Under Swedish tax law, most of the value of all equipment and machinery including wind turbines depreciates in the first five years. Norway treats wind generators separately, assigning varying write-off times that can be as long as 17 years, according to Aasheim. A shorter depreciation period means turbine owners can reduce their taxable income by more in the first years of a project, cutting the total tax bill.
Elvestuen of Norway’s Liberal Party plans to propose changes to the country’s tax law in negotiations for the 2015 budget due to be unveiled Oct. 8.
“The Norwegian depreciation rules must be harmonized with Sweden’s, so it is equally beneficial to invest in Norway as in Sweden,” Torbjoern Steen, the head of communications for wind power and technology at Statkraft, said Aug. 15 by e-mail.
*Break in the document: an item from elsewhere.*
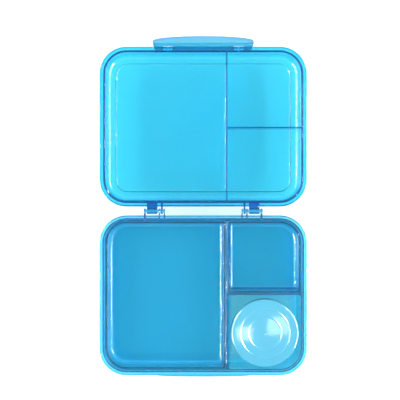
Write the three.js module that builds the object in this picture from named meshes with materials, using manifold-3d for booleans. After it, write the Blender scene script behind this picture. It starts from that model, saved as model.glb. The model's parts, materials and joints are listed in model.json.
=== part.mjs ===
// Lunch box: a hinged box held shut by one clip, with two lift-out trays and a screw-lid pot.
// Millimetres, +Z up. The origin is the centre of the underside of the base. The hinge is at the
// back (+Y), and the lid is modelled lying open, its rim level with the rim of the base.
import * as THREE from "three";
import { mergeVertices } from "three/addons/utils/BufferGeometryUtils.js";
import Module from "manifold-3d";

const wasm = await Module();
wasm.setup();

// ---------------------------------------------------------------- driving dimensions

const WIDTH = 214; // rim outline of base and lid, left to right
const DEPTH = 165; // rim outline of base and lid, front to back
const CORNER_RADIUS = 28;
const BASE_HEIGHT = 50;
const LID_HEIGHT = 24;
const WALL = 1.6;
const GAP = 0.3; // clearance between neighbouring pieces

const RIM_THICKNESS = 2;
const RIM_WIDTH = 3.2; // flat rim outside the wall of the base
const SKIRT_THICKNESS = 1.2; // turned-down outer edge of both rims
const SKIRT_DROP = 4.5; // from the top of the rim to the lower edge of its skirt

const LEDGE_WIDTH = 1.3; // inner step that carries the lips of the trays
const LEDGE_Z = BASE_HEIGHT - 4.5;
const BASE_SLOPE = 0.035; // inward lean of the walls, mm per mm of depth
const BASE_FLOOR_RADIUS = 6;
const DIVIDER = { thickness: 1.8, x: 24.3, y: 1.1, taper: 0.4, corner: 0.3 };

const LID_RIM_WIDTH = 4; // flat rim outside the wall of the lid
const LID_SLOPE = 0.08;
const LID_EDGE_RADIUS = 8;
const LIP = { inset: 5.1, thickness: 1.2, height: 2.6, root: 1.4 };
const PANEL = { inset: 15, height: 1.2, draft: 0.8 }; // raised middle panel of the lid
const RIB_THICKNESS = 1.2;

const HINGE = {
  gap: 4.5, // from either rim edge to the axis
  x: 50.3, // middle of each hinge, left and right
  pinRadius: 1.6,
  socketRadius: 1.85,
  armRadius: 2.6,
  hookRadius: 3.1,
  mouth: 2.6, // snap-in slot of the hooks, narrower than the pin
  gussetDrop: 10.5, // underside of an arm at its wall, below the axis
  waistDrop: 6, // and near the rim edge
  waistInset: 0.4,
};
// Each plate of a hinge: its lowest and highest x from the middle of that hinge.
const BASE_ARMS = [[-11, -9.6], [-5.9, -4.5], [8.8, 10.8]];
const LID_HOOKS = [[-8.7, -6.7], [-3.1, 7.7]];
const HINGE_PINS = [[-10.9, 10.7]];

const CLIP = {
  halfLength: 51.5,
  endDepth: 2.6, // how far the front stands out from the rim at the ends
  middleDepth: 6.6, // and in the middle
  wall: 1.8,
  pivotInset: 1.5, // pivot axis, inside the free edge of the lid rim
  pivotDrop: 4.7, // pivot axis, from the rim plane of the lid
  barrelRadius: 2.2,
  height: 20.7, // pivot axis to free edge
  rimGap: 0.4, // clearance of the front's inner edge to both rims
  capReach: 0.4, // inner edge of the end cap, inside the rim edge
  hookThickness: 1.5,
  hookBite: 0.7, // how far the hook reaches under the rim of the base
  restLean: 5.5, // degrees, swung out until the hook is free
  sideRoom: 1.5, // to the lid's skirt at either end
};
const CLIP_LUG = {
  x: 36.6,
  thickness: 2,
  radius: 1.9,
  pinRadius: 1.1,
  pinHalf: 7.6,
  rootDrop: 2.6, // how far a lug runs down the wall of the lid, below the pivot axis
  tipTurn: 20, // degrees past straight down, where its lower edge meets the round tip
};
const LUG_SLOT = { half: 5, reach: 4, depth: 1.2, pinGap: 0.25 };
const CATCH_BULGE = { half: 47, depth: 1.1, endDepth: 0.02 };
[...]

Wind industry employment across the EU has climbed 30 percent since 2007 to 238,154 jobs, according to the European Wind Energy Association. That’s expected to reach almost 800,000 by 2030, Oliver Joy, a spokesman at the Brussels-based lobby group, said Sept. 8 by phone.
Even without the tax disadvantage, Norway’s geography is less attractive to wind developers than Sweden, where milder conditions are better suited for turbines, according to Scanergy AB, a renewable energy company in Billingstad, Norway, that’s building 16 wind units in Sweden.
Norway, whose 25,000-kilometer (16,000-mile) coastline is Europe’s longest, has only 45 megawatts of wind projects under construction and one park built since 2012. A typical onshore turbine has a capacity of 2 to 3 megawatts.
“Norway has significantly better wind resources compared with Sweden, but the experience from Norway is that high winds give more turbulence,” Tor Arne Pedersen, Scanergy’s chief executive officer, said by e-mail. “High average winds aren’t necessarily good.”